REQUIREMENTS:
Below this line is a set of entries; quote exactly the lines from the line that contains "plug = along(plug_section(), side" to the line that contains "if obj.type not", both lines included.

Rows from a 3D modeling dataset:
- - -
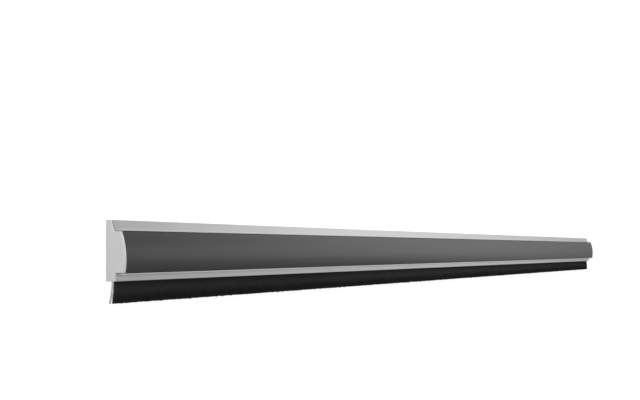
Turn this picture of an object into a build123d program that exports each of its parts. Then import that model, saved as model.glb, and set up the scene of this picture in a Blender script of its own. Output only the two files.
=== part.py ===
from build123d import *
import os

# Brush draught strip for the foot of a door, in millimetres, lying on its back.
# X runs along the strip, +Y is its plain edge, -Y its bristle tips and +Z its show side.
# Each cross-section is drawn in (height, depth): height runs in +Y from the carrier's
# bristle edge, and depth runs in +Z from the back face that is screwed to the door.

# Overall sizes
strip_length = 1000.0
profile_height = 30.0
brush_reach = 10.8

# Carrier: one aluminium extrusion
back_wall = 1.2
flange_top_depth = 2.75
flange_slope_run = 1.3
flange_slope_drop = 4.5
flange_wall = 1.15
upper_lip_thickness = 0.95
upper_lip_reach = 8.7
foot_height = 3.2
foot_depth = 5.8
lower_lip_thickness = 0.75
lower_lip_reach = 10.9
edge_radius = 0.25
lip_edge_radius = 0.15

# Brush slot in the carrier's foot, open towards the floor
brush_slot_width = 3.9
brush_slot_height = 2.4
brush_slot_setback = 0.15
brush_neck_width = 2.0
brush_clearance = 0.1

# Bristle pack
pack_clearance = 0.2
pack_tip_spread = 0.2

# Snap ribs that hold the cover
rib_thickness = 1.0
rib_depth = 3.4
bead_size = 0.35
bead_drop = 0.3

# Cover: one dark strip that clips over the screws
cover_radius = 36.5
cover_upper_depth = 8.6
cover_lower_depth = 10.7
cover_thickness = 1.1
cover_edge_gap = 0.3
leg_side_gap = 2.3
leg_thickness = 0.9
leg_clearance = 0.15
leg_end_gap = 0.8

# Screw slots through the back wall
screw_slot_count = 6
screw_slot_end_distance = 50.0
screw_slot_length = 8.0
screw_slot_width = 4.2

# End caps: moulded plates with a hollow plug
cap_thickness = 1.5
cap_rim_radius = 0.2
cap_corner_radius = 0.4
cap_joint_gap = 0.5
cap_joint_gap_depth = 1.2
cap_ledge_gap = 0.25
plug_length = 10.0
plug_wall = 1.0
plug_clearance = 0.15
plug_lead_in = 0.4

# Places worked out from the sizes above
carrier_length = strip_length - 2 * cap_thickness
bristle_edge_y = brush_reach - (profile_height + brush_reach) / 2
upper_lip_top = profile_height - flange_slope_drop
channel_top = upper_lip_top - upper_lip_thickness
channel_floor = foot_height + lower_lip_thickness
channel_middle = (channel_top + channel_floor) / 2
slot_centre_depth = foot_depth / 2 - brush_slot_setback
neck_height = foot_height - brush_slot_height
rib_top_depth = back_wall + rib_depth
above_cover = 2 * lower_lip_reach
screw_slot_span = strip_length - 2 * screw_slot_end_distance
screw_slot_pitch = screw_slot_span / (screw_slot_count - 1)

# How far an edge's middle must be in front of the back face to count as lying off it
edge_tolerance = 0.01


def box_2d(low_height, high_height, low_depth, high_depth):
    """A rectangle of the cross-section."""
    centre = Pos((low_height + high_height) / 2, (low_depth + high_depth) / 2)
    return centre * Rectangle(high_height - low_height, high_depth - low_depth)


def outline(*points):
    """A straight-sided face of the cross-section."""
    return make_face(Polyline(*points, close=True))


def rounded(section, corners, radius):
    """The section with the corners nearest to the given points rounded."""
    picked = [section.vertices().sort_by_distance(Vector(*corner, 0))[0] for corner in corners]
    return fillet(picked, radius)


def along(section, start, length):
    """The section pushed along the strip from start."""
    plane = Plane(origin=(start, bristle_edge_y, 0), x_dir=(0, 1, 0), z_dir=(1, 0, 0))
    return extrude(plane * section, amount=length)


def flange_depth_at(height):
    """Depth of the sloping flange face at a height."""
    return flange_top_depth + (profile_height - height) * flange_slope_run / flange_slope_drop


def cover_disc(inset):
    """The disc whose edge is the crown of the cover, made smaller by inset."""
    low = Vector(channel_floor + cover_edge_gap, cover_lower_depth)
    high = Vector(channel_top - cover_edge_gap, cover_upper_depth)
    chord = high - low
    outwards = Vector(-chord.Y, chord.X).normalized()
    sagitta_leg = (cover_radius**2 - (chord.length / 2) ** 2) ** 0.5
    centre = (low + high) / 2 - outwards * sagitta_leg
    return Pos(centre.X, centre.Y) * Circle(cover_radius - inset)


def crown(low_height, high_height, inset):
    """The part of the cover's disc between two heights, in front of the back face."""
    return cover_disc(inset) & box_2d(low_height, high_height, 0, above_cover)


def brush_slot():
    """The T-shaped slot in the foot, chamber and neck."""
    half_width = brush_slot_width / 2
    chamber = box_2d(
        neck_height, foot_height, slot_centre_depth - half_width, slot_centre_depth + half_width
    )
    half_neck = brush_neck_width / 2
    neck = box_2d(0, neck_height, slot_centre_depth - half_neck, slot_centre_depth + half_neck)
    return chamber + neck


def leg_back_height(side):
    """Height of a cover leg's back, which faces the channel's side wall."""
    wall = channel_top if side > 0 else channel_floor
    return wall - side * leg_side_gap


def rib_face_height(side):
    """Height of a rib's outer face, which faces a leg of the cover."""
    return leg_back_height(side) - side * (leg_thickness + leg_clearance + bead_size)


def snap_rib(side):
    """One rib on the back wall, with a bead on the side away from the middle."""
    outer_face = rib_face_height(side)
    inner_face = outer_face - side * rib_thickness
    bead_tip = outer_face + side * bead_size
    bead_top = rib_top_depth - bead_drop
    return outline(
        (inner_face, 0),
        (inner_face, rib_top_depth),
        (outer_face, rib_top_depth),
        (bead_tip, bead_top),
        (bead_tip, bead_top - bead_size),
        (outer_face, bead_top - 2 * bead_size),
        (outer_face, 0),
    )


def snap_leg(side):
    """One leg of the cover, outside a rib, with a barb behind the rib's bead."""
    leg_back = leg_back_height(side)
    leg_face = leg_back - side * leg_thickness
    leg_end = back_wall + leg_end_gap
    barb_top = rib_top_depth - bead_drop - 2 * bead_size - leg_clearance
    leg = outline(
        (leg_face, above_cover),
        (leg_face, barb_top),
        (leg_face - side * bead_size, barb_top - bead_size),
        (leg_face - side * bead_size, leg_end + bead_size),
        (leg_face, leg_end),
        (leg_back, leg_end),
        (leg_back, above_cover),
    )
    return leg & cover_disc(cover_thickness / 2)


def carrier_section():
    """Back wall, flange with its lip, foot with the brush slot, lower lip and ribs."""
    back = box_2d(0, profile_height, 0, back_wall)
    flange = outline(
        (channel_top, 0),
        (profile_height, 0),
        (profile_height, flange_top_depth),
        (upper_lip_top, flange_depth_at(upper_lip_top)),
        (channel_top, flange_depth_at(channel_top)),
    )
    upper_lip = box_2d(channel_top, upper_lip_top, back_wall, upper_lip_reach)
    pocket_top = profile_height - back_wall
    pocket = outline(
        (channel_top, back_wall),
        (pocket_top, back_wall),
        (pocket_top, flange_depth_at(pocket_top) - flange_wall),
        (channel_top, flange_depth_at(channel_top) - flange_wall),
    )
    foot = box_2d(0, foot_height, 0, foot_depth)
    lower_lip = box_2d(foot_height, channel_floor, 0, lower_lip_reach)
    section = back + flange + upper_lip - pocket + foot + lower_lip - brush_slot()
    section = section + snap_rib(-1) + snap_rib(1)
    outer_corners = [
        (0, 0),
        (0, foot_depth),
        (profile_height, flange_top_depth),
        (profile_height, 0),
    ]
    lip_corners = [
        (foot_height, lower_lip_reach),
        (channel_floor, lower_lip_reach),
        (channel_top, upper_lip_reach),
        (upper_lip_top, upper_lip_reach),
    ]
    section = rounded(section, outer_corners, edge_radius)
    return rounded(section, lip_corners, lip_edge_radius)


def screw_slots():
    """The row of slots through the back wall, between the ribs."""
    slot_y = bristle_edge_y + channel_middle
    middle = (screw_slot_count - 1) / 2
    slot = extrude(SlotOverall(screw_slot_length, screw_slot_width), amount=back_wall)
    return [
        Pos((index - middle) * screw_slot_pitch, slot_y, 0) * slot
        for index in range(screw_slot_count)
    ]


def carrier_profile():
    """The extrusion with its screw slots."""
    return along(carrier_section(), -carrier_length / 2, carrier_length) - screw_slots()


def cover_strip():
    """The crowned cover with its two snap legs."""
    low_edge = channel_floor + cover_edge_gap
    high_edge = channel_top - cover_edge_gap
    shell = crown(low_edge, high_edge, 0) - cover_disc(cover_thickness)
    section = shell + snap_leg(-1) + snap_leg(1)
    return along(section, -carrier_length / 2, carrier_length)


def brush_backing():
    """The plastic spine that slides into the slot and carries the bristles."""
    half_width = brush_slot_width / 2 - brush_clearance
    section = box_2d(
        neck_height + brush_clearance,
        foot_height - brush_clearance,
        slot_centre_depth - half_width,
        slot_centre_depth + half_width,
    )
    return along(section, -carrier_length / 2, carrier_length)


def brush_bristles():
    """The bristle pack as one tapering slab, from the spine down to the tips."""
    root = brush_neck_width / 2 - pack_clearance
    tip = root + pack_tip_spread
    section = outline(
        (neck_height + brush_clearance, slot_centre_depth - root),
        (0, slot_centre_depth - root),
        (-brush_reach, slot_centre_depth - tip),
        (-brush_reach, slot_centre_depth + tip),
        (0, slot_centre_depth + root),
        (neck_height + brush_clearance, slot_centre_depth + root),
    )
    return along(section, -carrier_length / 2, carrier_length)


def cap_outline():
    """The cap's face: it follows the flange, the cover's crown and the foot."""
    low_ledge = channel_floor + cap_ledge_gap
    high_ledge = channel_top - cap_ledge_gap
    flange = outline(
        (high_ledge, 0),
        (profile_height, 0),
        (profile_height, flange_top_depth),
        (high_ledge, flange_depth_at(high_ledge)),
    )
    foot = box_2d(0, low_ledge, 0, foot_depth)
    face = foot + crown(low_ledge, high_ledge, 0) + flange
    show_corners = [(0, foot_depth), (profile_height, flange_top_depth)]
    return rounded(face, show_corners, cap_corner_radius)


def joint_gap():
    """The part of the section in front of the gap between the cap's slope and the carrier's."""
    return outline(
        (upper_lip_top, flange_depth_at(upper_lip_top) - cap_joint_gap_depth),
        (profile_height, flange_top_depth - cap_joint_gap_depth),
        (profile_height, above_cover),
        (upper_lip_top, above_cover),
    )


def cap_plate(side):
    """The cap's plate, with a rounded outer rim and a narrow gap beside the carrier's slope."""
    joint = side * carrier_length / 2
    plate = along(cap_outline(), joint, side * cap_thickness)
    outer_edges = plate.faces().sort_by(Axis.X)[0 if side < 0 else -1].edges()
    rim = outer_edges.filter_by_position(Axis.Z, edge_tolerance, above_cover)
    return fillet(rim, cap_rim_radius) - along(joint_gap(), joint, side * cap_joint_gap)


def plug_section():
    """The hollow plug between the ribs, the back wall and the cover."""
    space = box_2d(
        rib_face_height(-1) + rib_thickness + plug_clearance,
        rib_face_height(1) - rib_thickness - plug_clearance,
        back_wall + plug_clearance,
        above_cover,
    )
    solid = space & cover_disc(cover_thickness + plug_clearance)
    hollow = offset(solid, amount=-plug_wall, kind=Kind.INTERSECTION)
    return solid - hollow


def end_cap(side):
    """One moulded end cap: a plate over the end and a plug that pushes into it."""
    plug = along(plug_section(), side * carrier_length / 2, -side * plug_length)
    plug_end = plug.faces().sort_by(Axis.X)[-1 if side < 0 else 0]
    plug = chamfer(plug_end.outer_wire().edges(), plug_lead_in)
    return cap_plate(side) + plug


pieces = {
    "carrier_profile": carrier_profile(),
    "cover_strip": cover_strip(),
    "brush_backing": brush_backing(),
    "brush_bristles": brush_bristles(),
    "end_cap_left": end_cap(-1),
    "end_cap_right": end_cap(1),
}

os.makedirs("parts", exist_ok=True)
for name, piece in pieces.items():
    piece.label = name
    export_step(piece, f"parts/{name}.step")
    print(name, round(piece.volume), "mm3")
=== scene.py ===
import math
import random

import bpy
from mathutils import Matrix, Vector, noise


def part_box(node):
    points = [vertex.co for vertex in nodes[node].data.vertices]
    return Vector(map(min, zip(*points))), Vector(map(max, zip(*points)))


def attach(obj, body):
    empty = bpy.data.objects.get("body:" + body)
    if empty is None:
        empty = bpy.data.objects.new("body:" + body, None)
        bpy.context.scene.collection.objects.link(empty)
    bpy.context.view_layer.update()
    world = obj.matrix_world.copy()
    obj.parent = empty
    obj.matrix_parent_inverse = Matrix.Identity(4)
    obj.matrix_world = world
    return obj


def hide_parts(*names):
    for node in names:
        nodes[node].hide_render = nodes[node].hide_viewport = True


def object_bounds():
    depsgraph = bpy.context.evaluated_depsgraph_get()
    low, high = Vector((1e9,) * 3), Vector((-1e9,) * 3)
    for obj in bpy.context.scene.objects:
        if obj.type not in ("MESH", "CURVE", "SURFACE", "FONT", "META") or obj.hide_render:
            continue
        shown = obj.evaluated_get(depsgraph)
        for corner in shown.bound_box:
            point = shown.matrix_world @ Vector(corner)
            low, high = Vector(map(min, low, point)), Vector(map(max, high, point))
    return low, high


# A brush draught strip lying on its back: X runs along it, +Y is its plain edge, -Y its bristle tips
# and +Z its show side. All sizes are in metres, written in millimetres times MM.
MM = 0.001
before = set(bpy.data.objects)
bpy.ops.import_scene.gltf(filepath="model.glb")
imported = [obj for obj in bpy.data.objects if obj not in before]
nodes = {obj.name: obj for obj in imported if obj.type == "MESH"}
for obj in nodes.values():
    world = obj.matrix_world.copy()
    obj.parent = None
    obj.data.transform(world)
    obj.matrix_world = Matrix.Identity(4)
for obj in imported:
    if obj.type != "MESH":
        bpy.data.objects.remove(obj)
cad_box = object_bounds()
random.seed(7)

# Camera of the photograph, measured from the strip's near end, with its angle in radians.
# The picture's up is the strip's +Y.
PICTURE_WIDTH = 640
FOCAL_PIXELS = 1055.65
EYE_LINE_BELOW_MIDDLE = 49.0
SENSOR_WIDTH = 36.0
CAMERA_DOWN_ANGLE = 0.4728
NEAR_END_AHEAD = 512.8 * MM
NEAR_END_LEFT = 104.0 * MM
EYE_ABOVE_BRISTLE_EDGE = 15.76 * MM

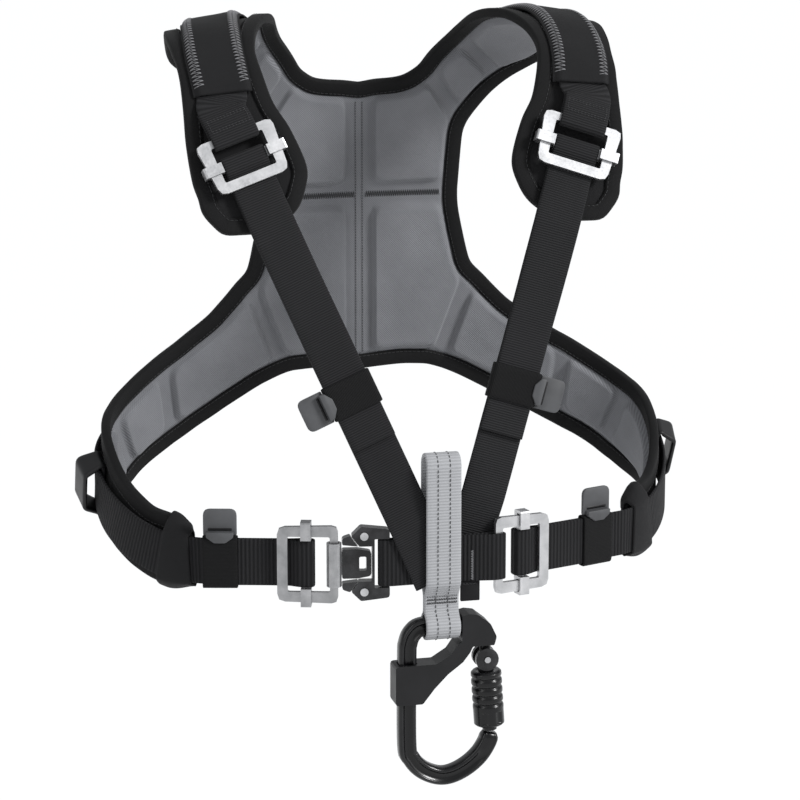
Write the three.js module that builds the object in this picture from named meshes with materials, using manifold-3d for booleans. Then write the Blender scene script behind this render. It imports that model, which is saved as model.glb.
- - -
RESULT FOR THIS TASK:
    plug = along(plug_section(), side * carrier_length / 2, -side * plug_length)
    plug_end = plug.faces().sort_by(Axis.X)[-1 if side < 0 else 0]
    plug = chamfer(plug_end.outer_wire().edges(), plug_lead_in)
    return cap_plate(side) + plug


pieces = {
    "carrier_profile": carrier_profile(),
    "cover_strip": cover_strip(),
    "brush_backing": brush_backing(),
    "brush_bristles": brush_bristles(),
    "end_cap_left": end_cap(-1),
    "end_cap_right": end_cap(1),
}

os.makedirs("parts", exist_ok=True)
for name, piece in pieces.items():
    piece.label = name
    export_step(piece, f"parts/{name}.step")
    print(name, round(piece.volume), "mm3")
=== scene.py ===
import math
import random

import bpy
from mathutils import Matrix, Vector, noise


def part_box(node):
    points = [vertex.co for vertex in nodes[node].data.vertices]
    return Vector(map(min, zip(*points))), Vector(map(max, zip(*points)))


def attach(obj, body):
    empty = bpy.data.objects.get("body:" + body)
    if empty is None:
        empty = bpy.data.objects.new("body:" + body, None)
        bpy.context.scene.collection.objects.link(empty)
    bpy.context.view_layer.update()
    world = obj.matrix_world.copy()
    obj.parent = empty
    obj.matrix_parent_inverse = Matrix.Identity(4)
    obj.matrix_world = world
    return obj


def hide_parts(*names):
    for node in names:
        nodes[node].hide_render = nodes[node].hide_viewport = True


def object_bounds():
    depsgraph = bpy.context.evaluated_depsgraph_get()
    low, high = Vector((1e9,) * 3), Vector((-1e9,) * 3)
    for obj in bpy.context.scene.objects:
        if obj.type not in ("MESH", "CURVE", "SURFACE", "FONT", "META") or obj.hide_render:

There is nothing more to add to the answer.